● Brief: Give only the number of lines where "this" occurs.

============================================================

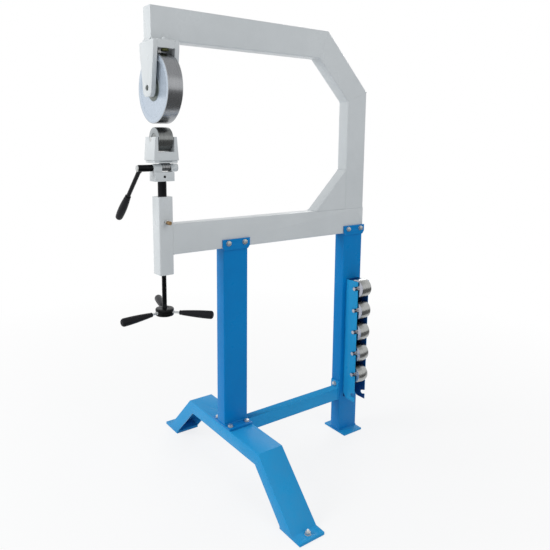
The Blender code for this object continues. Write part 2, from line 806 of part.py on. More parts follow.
def around_hub(bm, index):
    # Turns a shape modelled along +X from the hub to its place in the ring of handles
    turn = math.radians(handle_angle + 360.0 * index / handle_count)
    bmesh.ops.rotate(bm, cent=Vector((0, 0, 0)), matrix=Matrix.Rotation(turn, 3, "Z"), verts=bm.verts)
    bmesh.ops.translate(bm, vec=Vector((0, 0, hub_middle)), verts=bm.verts)
    return bm


for index in range(handle_count):
    label = str(index + 1)
    rod = around_hub(rod_shape("X", axis_centre, handle_rod_radius, rod_start, rod_end, small_sides), index)
    add_piece("handle_rod_" + label, rod, zinc_steel, (0, 0, hub_middle), True)
    profile = grip_profile(handle_grip_start, handle_grip_length, handle_grip_neck, handle_grip_radius)
    grip = add_piece(
        "handle_grip_" + label,
        around_hub(turned_shape(profile, "X", axis_centre, round_sides), index),
        black_grip,
        (0, 0, hub_middle),
        True,
    )
    bore_radius = handle_rod_radius + fit_gap
    bore = around_hub(rod_shape("X", axis_centre, bore_radius, handle_grip_start - overrun, rod_end + fit_gap, small_sides), index)
    cut(grip, bore, "handle_grip_bore_" + label)


def bolt_shape(axis, centre, head_face, direction, grip_length, tail):
    # Hex head outside head_face, shank through grip_length and a nut beyond it; direction points inward
    points = sorted((head_face, head_face - direction * bolt_head_height))
    head = prism_shape(hexagon(bolt_head_width, centre), axis, points[0], points[1])
    shank_start = head_face - direction * bolt_head_height / 2
    ends = sorted((shank_start, head_face + direction * (grip_length + tail)))
    shank = rod_shape(axis, centre, bolt_radius, ends[0], ends[1], small_sides)
    return head, shank


def add_bolt(name, axis, centre, head_face, direction, grip_length, with_nut, mat):
    head, shank = bolt_shape(axis, centre, head_face, direction, grip_length, bolt_nut_height + fit_gap * 4)
    made = add_piece(name, head, mat, place(axis, head_face, centre[0], centre[1]))
    join(made, shank, name + "_shank")
    if with_nut:
        nut_face = head_face + direction * (grip_length + fit_gap)
        ends = sorted((nut_face, nut_face + direction * bolt_nut_height))
        join(made, prism_shape(hexagon(bolt_head_width, centre), axis, ends[0], ends[1]), name + "_nut")
    return made


# Saddles: a seat plate between two ears that hold the lower beam
hole_radius = bolt_radius + fit_gap
ear_inner = half_tube + fit_gap
ear_outer = ear_inner + saddle_thickness
seat_top = lower_bottom - fit_gap
seat_bottom = seat_top - saddle_thickness
ear_top = lower_bottom + saddle_rise
ear_bottom = lower_bottom - saddle_fall
ear_half = tube_depth / 2 + saddle_overhang
saddle_bolt_z = lower_bottom + saddle_bolt_rise
bolt_number = 1
for label, centre_x in (("front", front_column_centre), ("rear", rear_column_centre)):
    ear = [
        (centre_x - ear_half, ear_top),
        (centre_x + ear_half, ear_top),
        (centre_x + ear_half, ear_bottom + saddle_chamfer_z),
        (centre_x + ear_half - saddle_chamfer_x, ear_bottom),
        (centre_x - ear_half + saddle_chamfer_x, ear_bottom),
        (centre_x - ear_half, ear_bottom + saddle_chamfer_z),
    ]
    saddle = add_piece(label + "_saddle", prism_shape(ear, "Y", -ear_outer, -ear_inner), stand_blue, (centre_x, 0, lower_bottom))
    seat_half = tube_depth / 2
    seat = rectangle(centre_x - seat_half, centre_x + seat_half, seat_bottom, seat_top)
    seat_reach = ear_inner + saddle_thickness / 2
    join(saddle, prism_shape(seat, "Y", -seat_reach, seat_reach), label + "_saddle_seat")
    join(saddle, prism_shape(ear, "Y", ear_inner, ear_outer), label + "_saddle_far_ear")
    for side in (-1, 1):
        centre = (centre_x + side * saddle_bolt_spacing / 2, saddle_bolt_z)
        number = str(bolt_number)
        reach = ear_outer + overrun
        cut(saddle, rod_shape("Y", centre, hole_radius, -reach, reach, small_sides), "saddle_hole_" + number)
        cut(lower_beam, rod_shape("Y", centre, hole_radius, -reach, reach, small_sides), "lower_beam_hole_" + number)
        grip = 2 * ear_outer + fit_gap
        add_bolt("saddle_bolt_" + number, "Y", centre, -ear_outer - fit_gap, 1, grip, True, zinc_steel)
        bolt_number += 1


def add_column(name, centre_x, bottom, top, mat):
    half = tube_depth / 2
    outline = rectangle(centre_x - half, centre_x + half, -half_tube, half_tube)
    made = add_piece(name, prism_shape(outline, "Z", bottom, top), mat, (centre_x, 0, bottom))
    inside = rectangle(centre_x - half + tube_wall, centre_x + half - tube_wall, tube_wall - half_tube, half_tube - tube_wall)
    cut(made, prism_shape(inside, "Z", bottom - overrun, top + overrun), name + "_hollow")
    return made


# Front column on its bolted flange
flange_bottom = foot_top + fit_gap
flange_top = flange_bottom + base_flange_thickness
half_foot = foot_width / 2
column_top = seat_bottom - fit_gap
front_column = add_column("front_column", front_column_centre, flange_top + fit_gap, column_top, stand_blue)
flange_outline = rectangle(front_column_centre - half_foot, front_column_centre + half_foot, -base_flange_half_width, base_flange_half_width)
base_flange = add_piece(
    "base_flange",
    prism_shape(flange_outline, "Z", flange_bottom, flange_top),
    stand_blue,
    (front_column_centre, 0, flange_bottom),
)

# Front foot: a folded channel, open underneath, with a pad at each end
foot_fall = foot_top - pad_thickness / 2
foot_turn = math.atan2(foot_fall, foot_reach - foot_toe - foot_flat_half)


def foot_side(inset):
    # Path of the channel's outside, moved inward by the inset
    knee = foot_flat_half - inset * math.tan(foot_turn / 2)
    top = foot_top - inset
    low = pad_thickness / 2
    return knee, top, knee + (top - low) / math.tan(foot_turn), low


def foot_band(outer_inset, inner_inset):
    knee_a, top_a, end_a, low = foot_side(outer_inset)
    knee_b, top_b, end_b, low = foot_side(inner_inset)
    return [
        (-end_a, low),
        (-knee_a, top_a),
        (knee_a, top_a),
        (end_a, low),
        (end_b, low),
        (knee_b, top_b),
        (-knee_b, top_b),
        (-end_b, low),
    ]


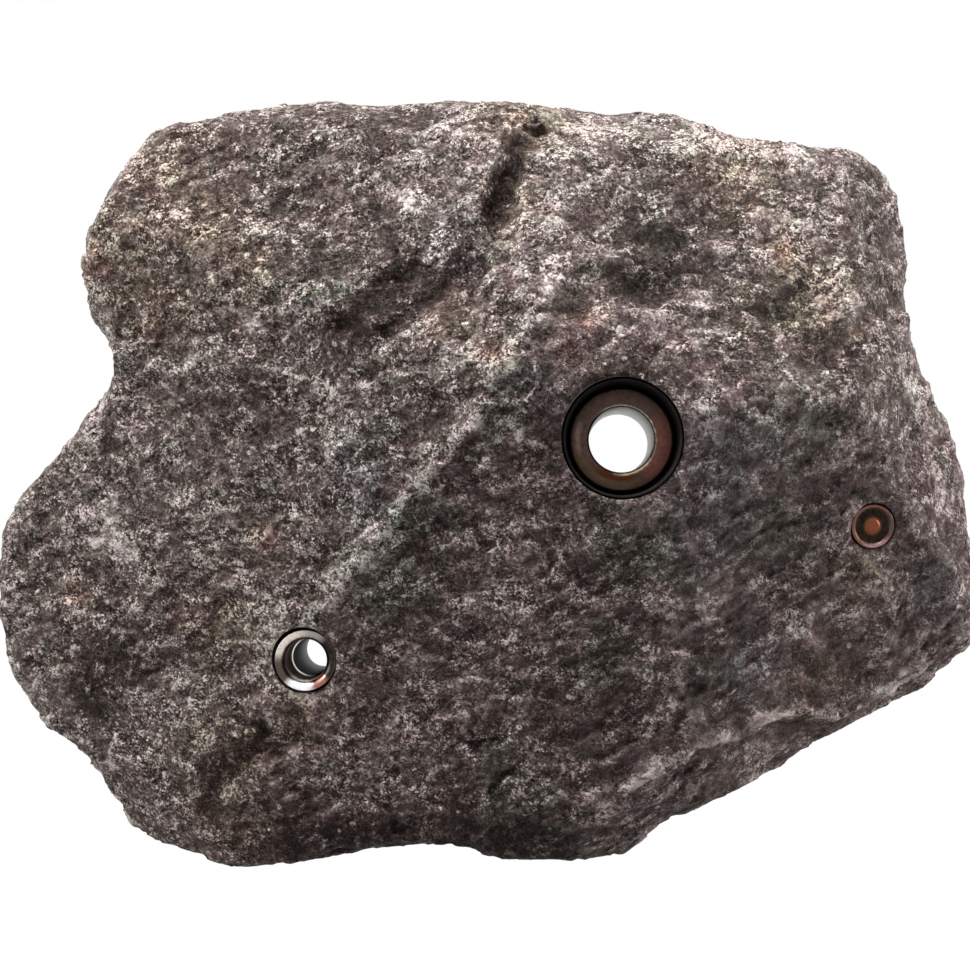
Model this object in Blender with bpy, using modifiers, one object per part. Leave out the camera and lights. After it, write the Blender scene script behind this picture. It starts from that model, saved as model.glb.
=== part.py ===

============================================================

● Complete output: 2